* **Records for the task**
····················
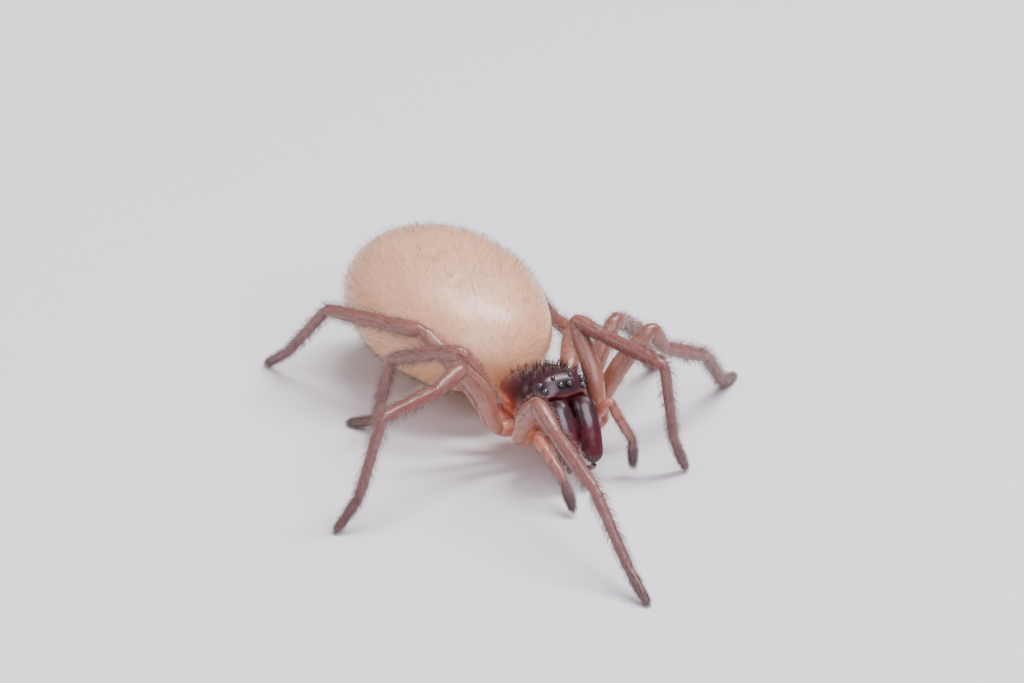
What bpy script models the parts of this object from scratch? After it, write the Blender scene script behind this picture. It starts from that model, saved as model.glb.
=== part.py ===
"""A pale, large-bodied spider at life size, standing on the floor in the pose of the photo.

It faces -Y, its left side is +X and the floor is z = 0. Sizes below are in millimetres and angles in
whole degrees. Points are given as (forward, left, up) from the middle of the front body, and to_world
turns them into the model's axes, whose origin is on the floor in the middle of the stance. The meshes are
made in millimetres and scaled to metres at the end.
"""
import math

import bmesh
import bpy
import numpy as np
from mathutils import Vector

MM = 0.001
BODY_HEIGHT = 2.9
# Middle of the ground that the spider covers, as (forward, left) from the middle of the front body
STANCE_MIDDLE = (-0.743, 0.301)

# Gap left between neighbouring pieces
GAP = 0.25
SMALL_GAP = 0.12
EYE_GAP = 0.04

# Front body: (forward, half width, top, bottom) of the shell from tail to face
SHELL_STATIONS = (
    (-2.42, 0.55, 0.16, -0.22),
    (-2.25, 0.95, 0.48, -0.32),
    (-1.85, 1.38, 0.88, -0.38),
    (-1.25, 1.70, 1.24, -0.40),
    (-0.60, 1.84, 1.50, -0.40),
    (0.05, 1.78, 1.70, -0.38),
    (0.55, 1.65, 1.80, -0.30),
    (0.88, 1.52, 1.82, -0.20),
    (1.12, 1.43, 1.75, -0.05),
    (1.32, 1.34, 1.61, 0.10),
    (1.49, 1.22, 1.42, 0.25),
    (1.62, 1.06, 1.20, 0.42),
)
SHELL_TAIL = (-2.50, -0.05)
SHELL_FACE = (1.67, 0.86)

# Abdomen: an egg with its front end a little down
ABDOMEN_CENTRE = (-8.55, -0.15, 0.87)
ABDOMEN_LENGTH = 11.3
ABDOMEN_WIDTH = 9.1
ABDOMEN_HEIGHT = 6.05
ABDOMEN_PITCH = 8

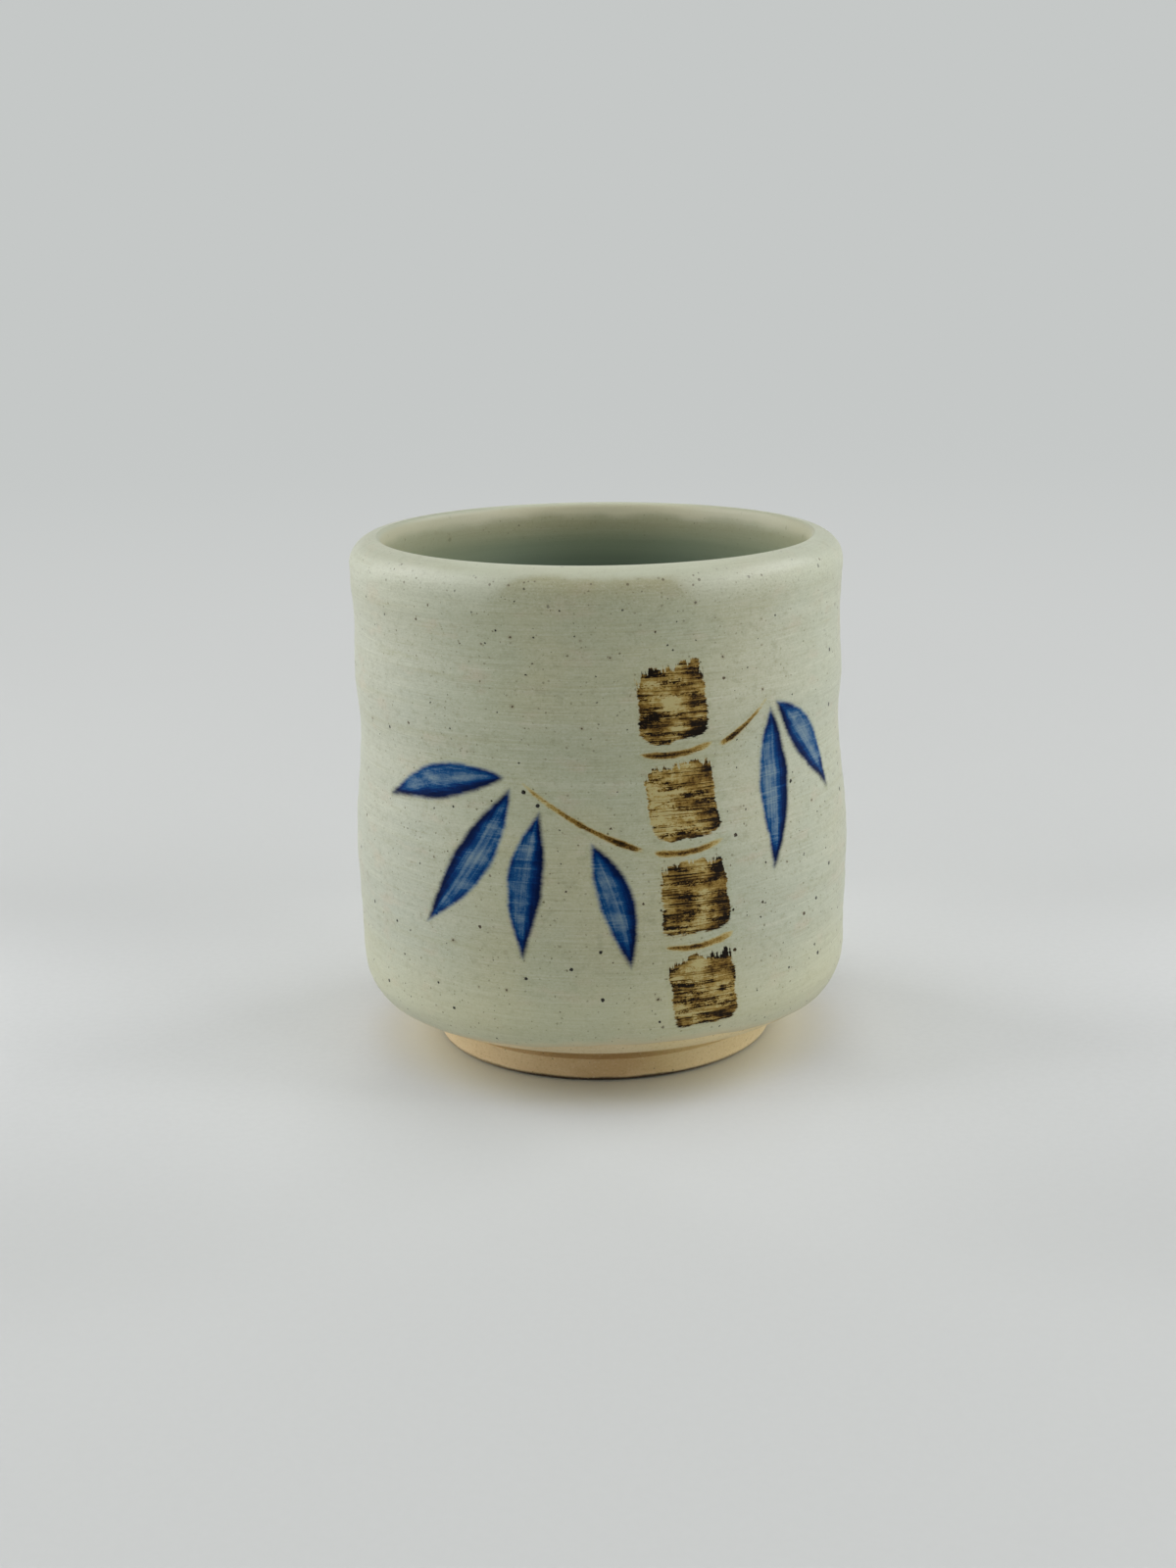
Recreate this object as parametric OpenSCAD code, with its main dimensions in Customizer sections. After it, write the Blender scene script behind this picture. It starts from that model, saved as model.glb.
····················
* **What you need to do**
Using the data above, restate word for word the lines from its opening line through the line that contains "EYE_GAP = 0.04", and no more.

* **Correct response**
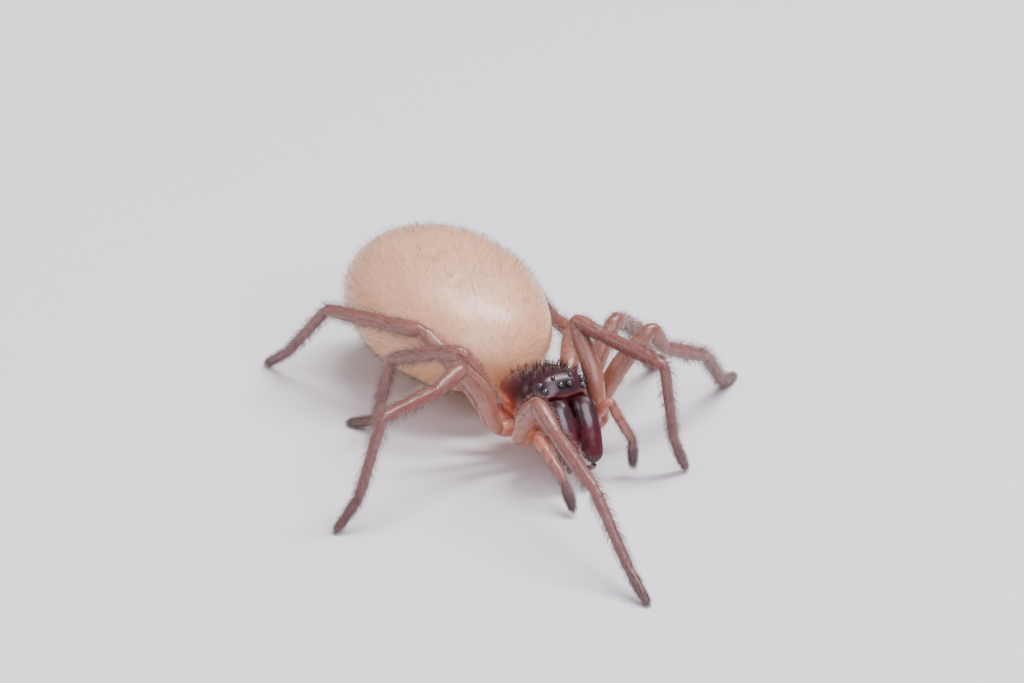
What bpy script models the parts of this object from scratch? After it, write the Blender scene script behind this picture. It starts from that model, saved as model.glb.
=== part.py ===
"""A pale, large-bodied spider at life size, standing on the floor in the pose of the photo.

It faces -Y, its left side is +X and the floor is z = 0. Sizes below are in millimetres and angles in
whole degrees. Points are given as (forward, left, up) from the middle of the front body, and to_world
turns them into the model's axes, whose origin is on the floor in the middle of the stance. The meshes are
made in millimetres and scaled to metres at the end.
"""
import math

import bmesh
import bpy
import numpy as np
from mathutils import Vector

MM = 0.001
BODY_HEIGHT = 2.9
# Middle of the ground that the spider covers, as (forward, left) from the middle of the front body
STANCE_MIDDLE = (-0.743, 0.301)

# Gap left between neighbouring pieces
GAP = 0.25
SMALL_GAP = 0.12
EYE_GAP = 0.04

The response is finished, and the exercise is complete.